En tant que doyen de la musique, quel est votre avis par rapport aux femmes artistes qui sont beaucoup pointées du doigt, en générale en Afrique, et dans la musique, pour leur manière de se vêtir ?
Ce n’est pas une bonne chose. La femme reste une source de noblesse, de pureté, il y a des vertus qui ne nous appartiennent pas en tant qu’Africains. S’exposer comme on peut le voir, ce ne sont pas des pratiques à encourager. Mais dans le lot, je tire mon chapeau à toutes les dignes femmes que je connais qui sont d’authentiques ambassadrices de notre musique ailleurs. Elles sont nombreuses, on ne peut toutes les citer, c’est vrai que je pense à Viviane, Coumba Gawlo…

Ismaël Lô, le maître du mbalax, une carrière internationale couronnée de succès. Comment peut-on résumer les grandes joies connues tout au long de votre parcours artistique ?
L’une de mes plus grandes joies a été la fin de l’apartheid. C’est un événement que j’ai salué, un combat que l’on a tous mené, Blancs comme Noirs. À l’image de la libération de Nelson Mandela, ses funérailles nous ont prouvé que c’était – on n’en doutait pas- un grand homme, l’homme du siècle ! C’est un des moments très touchants de ma carrière. À la libération de Mandela, je faisais partie des premiers Africains à me produire sur cette terre d'Afrique. Et ma surprise a été grande en Afrique du Sud lorsque je descendis de l’avion ce jour-là. À l’aéroport, des personnes se retournaient pour saluer mon arrivée. Je ne pensais pas être connu, sinon populaire dans cette partie du monde. La raison, on m’a expliqué, est que je faisais partie des premiers artistes du continent dont les tubes passaient souvent à la télé désormais à cette époque. Ce sont des choses, des instants que l’on ne peut oublier au cours d’une carrière.

Et a contrario, quelles sont les plus grandes peines que vous avez vécues, qui pourraient vous donner un sentiment de travail non accompli ?
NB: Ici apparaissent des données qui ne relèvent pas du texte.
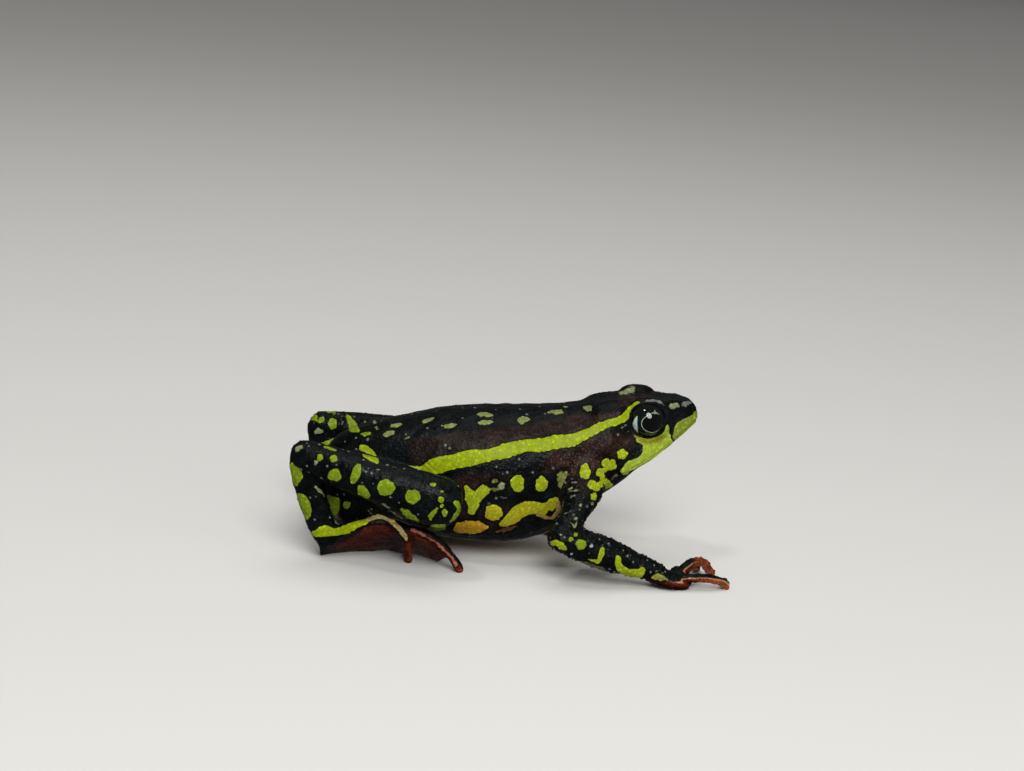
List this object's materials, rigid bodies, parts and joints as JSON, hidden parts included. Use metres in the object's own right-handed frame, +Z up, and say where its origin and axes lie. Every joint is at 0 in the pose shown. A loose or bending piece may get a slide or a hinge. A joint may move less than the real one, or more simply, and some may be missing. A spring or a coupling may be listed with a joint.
{
  "type": "andes stubfoot toad model",
  "caption": "Life-size stubfoot toad at rest on folded hind legs, head raised, with a slim pointed snout.",
  "frame": {"origin": "on the floor, under the middle of the whole toad's plan", "axes": "+X towards the snout, +Y towards the toad's left side, +Z up"},
  "size_m": [0.0406, 0.0218, 0.0162],
  "materials": {
    "skin": "moist granular skin, black with lime-yellow stripes and spots, red-orange soles",
    "eye": "wet gloss, black iris with a thin gold ring"
  },
  "bodies": {
    "root": {"torso": "skin", "head": "skin", "eye_right": "eye", "eye_left": "eye", "upper_arm_right": "skin", "upper_arm_left": "skin", "forearm_right": "skin", "forearm_left": "skin", "hand_right": "skin", "hand_left": "skin", "thigh_right": "skin", "thigh_left": "skin", "shank_right": "skin", "shank_left": "skin", "tarsus_right": "skin", "tarsus_left": "skin", "foot_right": "skin", "foot_left": "skin"}
  },
  "joints": []
}
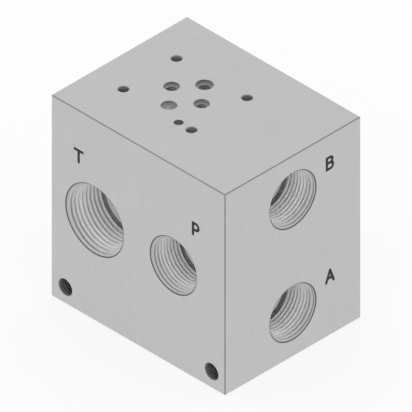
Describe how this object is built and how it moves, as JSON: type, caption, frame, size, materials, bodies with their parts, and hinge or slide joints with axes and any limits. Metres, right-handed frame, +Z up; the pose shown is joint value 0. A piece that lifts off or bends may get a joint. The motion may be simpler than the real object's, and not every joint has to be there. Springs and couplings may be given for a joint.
{
  "type": "hydraulic manifold block",
  "caption": "Rectangular metal block with tapped pipe ports in adjacent sides, a directional valve mounting pattern on top and drilled passages between them.",
  "frame": {"origin": "centre of the base", "axes": "+Z up to the face that the valve sits on, -Y out of the front face with pipe ports P and T, +X out of the right face with pipe ports A and B"},
  "size_m": [0.1016, 0.0794, 0.1016],
  "materials": {
    "machined_aluminium": "machined satin"
  },
  "bodies": {
    "root": {"manifold_block": "machined_aluminium"}
  },
  "joints": []
}
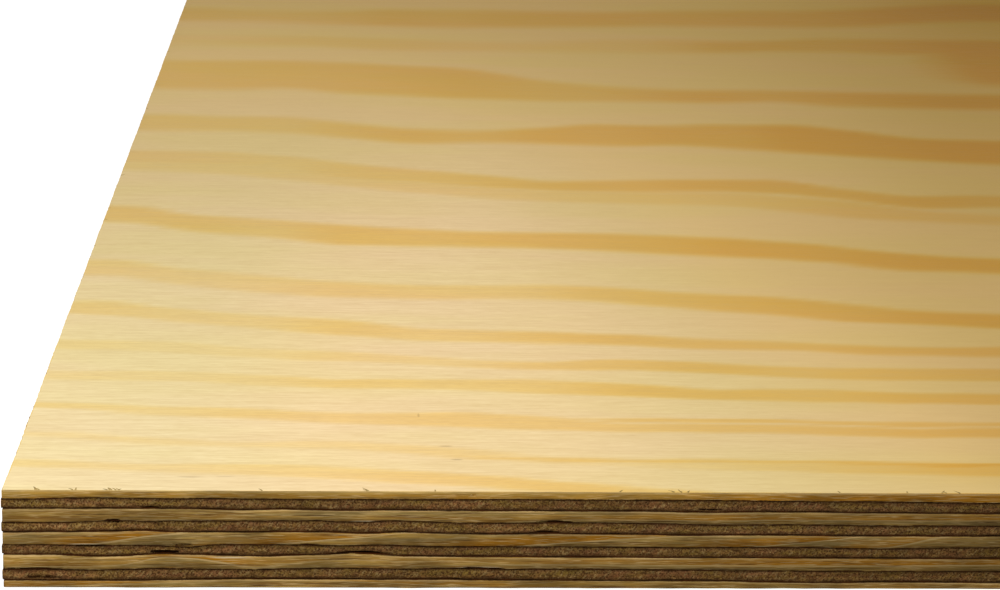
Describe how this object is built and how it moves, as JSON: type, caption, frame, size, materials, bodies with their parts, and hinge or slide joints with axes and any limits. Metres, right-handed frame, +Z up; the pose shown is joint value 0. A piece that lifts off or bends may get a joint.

Ma plus grande peine, elle est actuelle, liée à l’actualité des jeunes filles nigérianes prises en otage pas la secte Boko Haram. Cela nous laisse, nous parents, impuissants et cela m’affecte d’autant plus que mon épouse est responsable d’une école. J’imagine si cela nous était arrivé… ! On doit s’insurger contre de telles violences. Le continent tout entier doit se mobiliser pour la libération de ces filles innocentes.